- **GOAL**
Collect each line of the records containing the string "rigid".

- **A run of records**
##############################
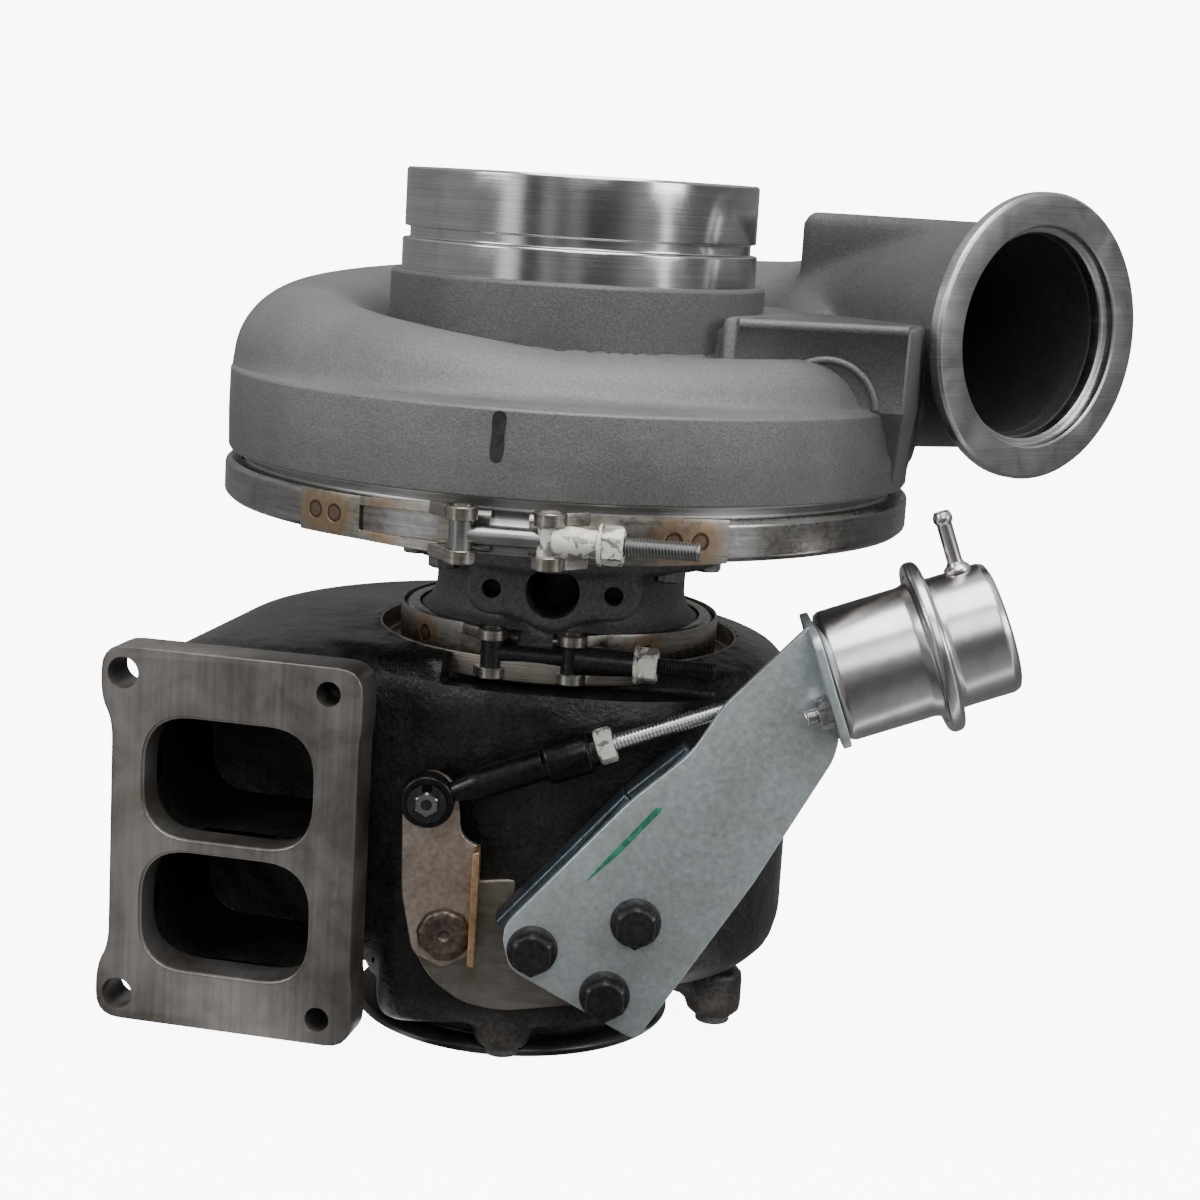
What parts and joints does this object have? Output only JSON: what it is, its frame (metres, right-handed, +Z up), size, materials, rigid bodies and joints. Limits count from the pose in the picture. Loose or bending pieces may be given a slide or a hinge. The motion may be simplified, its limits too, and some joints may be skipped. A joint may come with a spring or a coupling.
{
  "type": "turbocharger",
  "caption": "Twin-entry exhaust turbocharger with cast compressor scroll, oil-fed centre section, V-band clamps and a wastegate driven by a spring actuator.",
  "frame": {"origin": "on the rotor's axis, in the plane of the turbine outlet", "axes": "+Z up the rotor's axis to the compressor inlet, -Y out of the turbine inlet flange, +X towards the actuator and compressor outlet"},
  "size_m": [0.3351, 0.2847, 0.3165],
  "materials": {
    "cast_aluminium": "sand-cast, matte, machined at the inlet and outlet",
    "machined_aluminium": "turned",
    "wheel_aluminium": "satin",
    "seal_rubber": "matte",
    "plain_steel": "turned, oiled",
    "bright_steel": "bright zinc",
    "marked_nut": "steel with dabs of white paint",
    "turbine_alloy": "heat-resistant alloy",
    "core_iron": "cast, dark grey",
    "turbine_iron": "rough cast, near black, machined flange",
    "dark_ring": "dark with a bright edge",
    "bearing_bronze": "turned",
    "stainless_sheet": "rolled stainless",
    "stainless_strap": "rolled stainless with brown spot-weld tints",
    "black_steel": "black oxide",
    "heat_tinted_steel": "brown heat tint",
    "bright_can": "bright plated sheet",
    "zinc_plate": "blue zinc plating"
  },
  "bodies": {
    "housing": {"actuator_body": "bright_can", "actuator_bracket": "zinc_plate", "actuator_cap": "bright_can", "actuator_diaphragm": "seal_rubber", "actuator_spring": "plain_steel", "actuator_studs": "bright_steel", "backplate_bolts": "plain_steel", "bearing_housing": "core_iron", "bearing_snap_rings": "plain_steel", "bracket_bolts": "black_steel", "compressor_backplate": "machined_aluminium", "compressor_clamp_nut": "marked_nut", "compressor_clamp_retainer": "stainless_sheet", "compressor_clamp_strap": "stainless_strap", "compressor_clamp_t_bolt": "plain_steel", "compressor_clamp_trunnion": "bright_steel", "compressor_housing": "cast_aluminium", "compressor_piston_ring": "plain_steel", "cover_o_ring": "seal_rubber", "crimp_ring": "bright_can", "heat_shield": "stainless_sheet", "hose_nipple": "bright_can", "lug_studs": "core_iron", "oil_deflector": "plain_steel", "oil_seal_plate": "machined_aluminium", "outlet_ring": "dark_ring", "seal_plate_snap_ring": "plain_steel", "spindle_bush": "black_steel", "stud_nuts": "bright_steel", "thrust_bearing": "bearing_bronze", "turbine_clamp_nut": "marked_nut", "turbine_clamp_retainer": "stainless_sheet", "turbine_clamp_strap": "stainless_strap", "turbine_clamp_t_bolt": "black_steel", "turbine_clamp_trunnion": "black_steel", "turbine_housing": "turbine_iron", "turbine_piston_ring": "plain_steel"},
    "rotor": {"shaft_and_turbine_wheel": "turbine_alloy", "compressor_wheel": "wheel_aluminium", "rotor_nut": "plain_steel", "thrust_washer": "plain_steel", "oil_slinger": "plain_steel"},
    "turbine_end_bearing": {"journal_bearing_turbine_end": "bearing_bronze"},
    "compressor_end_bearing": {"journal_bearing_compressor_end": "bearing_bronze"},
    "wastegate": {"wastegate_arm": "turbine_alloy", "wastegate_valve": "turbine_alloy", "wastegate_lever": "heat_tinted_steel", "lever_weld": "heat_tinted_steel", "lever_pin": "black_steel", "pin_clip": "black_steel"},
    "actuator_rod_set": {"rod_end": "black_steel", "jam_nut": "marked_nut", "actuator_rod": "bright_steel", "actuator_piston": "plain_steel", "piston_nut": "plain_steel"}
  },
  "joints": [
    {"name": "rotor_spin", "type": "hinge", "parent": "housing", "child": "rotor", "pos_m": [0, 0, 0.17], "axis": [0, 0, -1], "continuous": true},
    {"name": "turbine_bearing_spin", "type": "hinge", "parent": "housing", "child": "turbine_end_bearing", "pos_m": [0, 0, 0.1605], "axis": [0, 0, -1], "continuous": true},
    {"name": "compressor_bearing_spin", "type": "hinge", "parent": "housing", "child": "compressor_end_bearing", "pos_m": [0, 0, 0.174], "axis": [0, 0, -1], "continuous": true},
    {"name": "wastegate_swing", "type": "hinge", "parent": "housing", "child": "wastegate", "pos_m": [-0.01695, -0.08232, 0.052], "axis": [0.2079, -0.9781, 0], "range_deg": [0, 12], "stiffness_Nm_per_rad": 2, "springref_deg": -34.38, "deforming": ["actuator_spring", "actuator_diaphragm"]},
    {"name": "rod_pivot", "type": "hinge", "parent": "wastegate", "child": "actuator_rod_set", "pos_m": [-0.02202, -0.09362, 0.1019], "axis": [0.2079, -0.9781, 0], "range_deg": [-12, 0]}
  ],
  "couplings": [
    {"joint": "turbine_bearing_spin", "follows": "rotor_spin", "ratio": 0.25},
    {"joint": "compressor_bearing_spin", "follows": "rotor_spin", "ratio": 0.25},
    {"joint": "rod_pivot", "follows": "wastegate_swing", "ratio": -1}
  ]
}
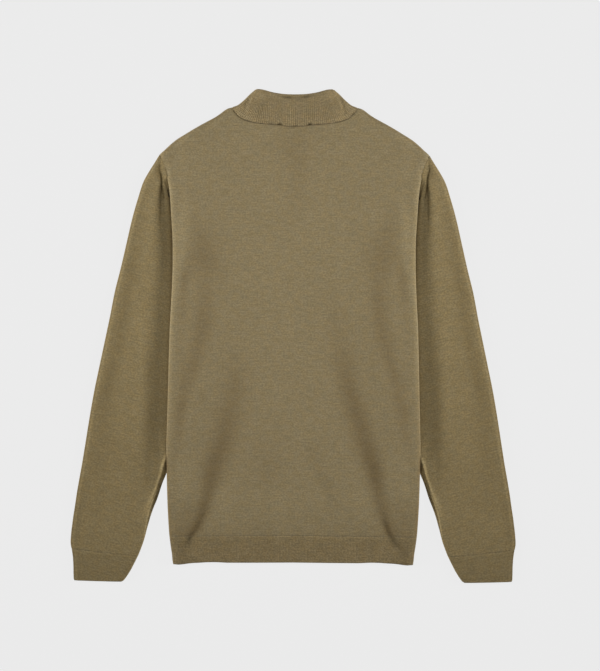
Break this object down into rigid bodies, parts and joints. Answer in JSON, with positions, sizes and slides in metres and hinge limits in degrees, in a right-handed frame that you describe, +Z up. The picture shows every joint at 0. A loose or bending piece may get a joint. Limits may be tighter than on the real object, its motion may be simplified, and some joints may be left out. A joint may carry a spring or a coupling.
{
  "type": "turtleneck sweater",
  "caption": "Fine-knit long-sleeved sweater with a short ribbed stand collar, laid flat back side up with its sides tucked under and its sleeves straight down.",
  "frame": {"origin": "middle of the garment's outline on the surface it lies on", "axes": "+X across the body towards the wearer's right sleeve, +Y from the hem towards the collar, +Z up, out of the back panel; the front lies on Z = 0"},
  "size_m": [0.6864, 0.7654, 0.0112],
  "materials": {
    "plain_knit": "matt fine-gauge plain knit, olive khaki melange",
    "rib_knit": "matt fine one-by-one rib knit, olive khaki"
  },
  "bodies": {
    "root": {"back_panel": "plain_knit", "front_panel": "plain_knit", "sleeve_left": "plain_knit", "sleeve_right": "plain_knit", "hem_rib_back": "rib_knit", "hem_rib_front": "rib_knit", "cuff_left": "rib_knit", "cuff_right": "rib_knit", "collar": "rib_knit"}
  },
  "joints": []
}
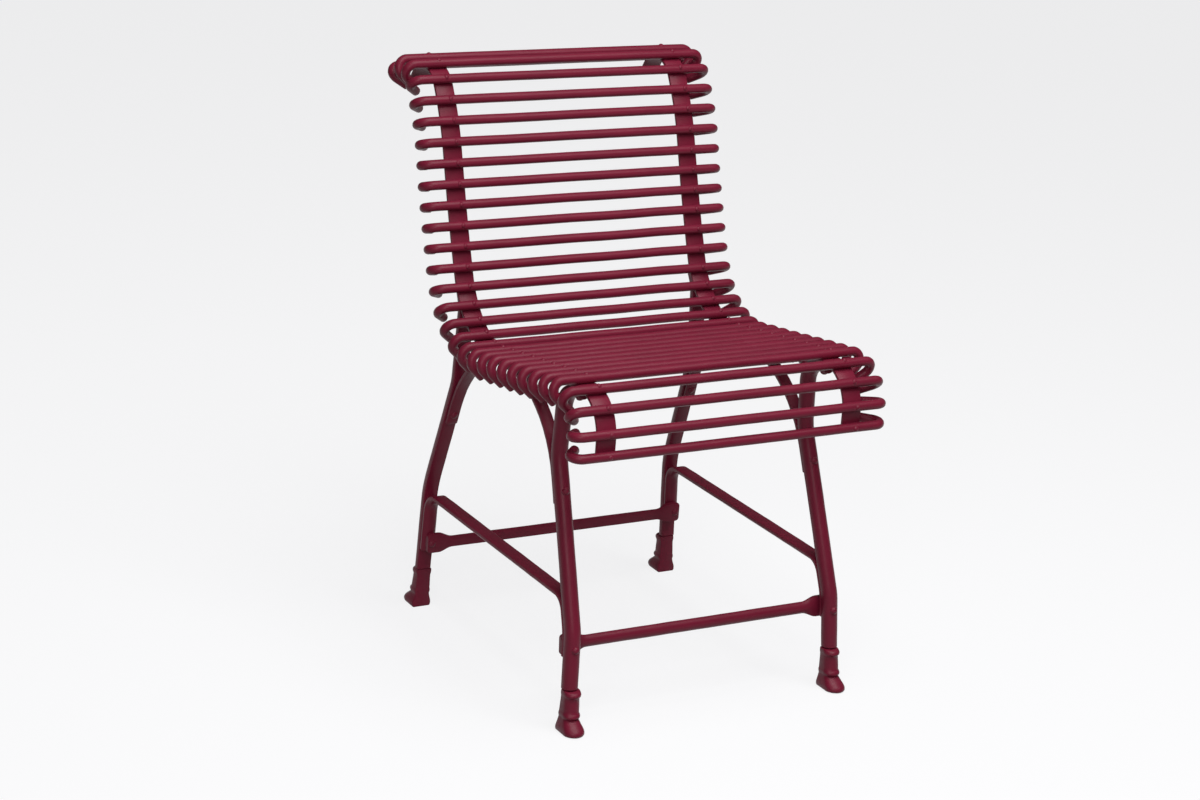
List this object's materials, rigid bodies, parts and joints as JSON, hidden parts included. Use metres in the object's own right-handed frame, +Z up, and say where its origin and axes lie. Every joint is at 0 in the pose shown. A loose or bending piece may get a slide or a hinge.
##############################
- **ANSWER TO THE EXERCISE**
What parts and joints does this object have? Output only JSON: what it is, its frame (metres, right-handed, +Z up), size, materials, rigid bodies and joints. Limits count from the pose in the picture. Loose or bending pieces may be given a slide or a hinge. The motion may be simplified, its limits too, and some joints may be skipped. A joint may come with a spring or a coupling.
Break this object down into rigid bodies, parts and joints. Answer in JSON, with positions, sizes and slides in metres and hinge limits in degrees, in a right-handed frame that you describe, +Z up. The picture shows every joint at 0. A loose or bending piece may get a joint. Limits may be tighter than on the real object, its motion may be simplified, and some joints may be left out. A joint may carry a spring or a coupling.
List this object's materials, rigid bodies, parts and joints as JSON, hidden parts included. Use metres in the object's own right-handed frame, +Z up, and say where its origin and axes lie. Every joint is at 0 in the pose shown. A loose or bending piece may get a slide or a hinge.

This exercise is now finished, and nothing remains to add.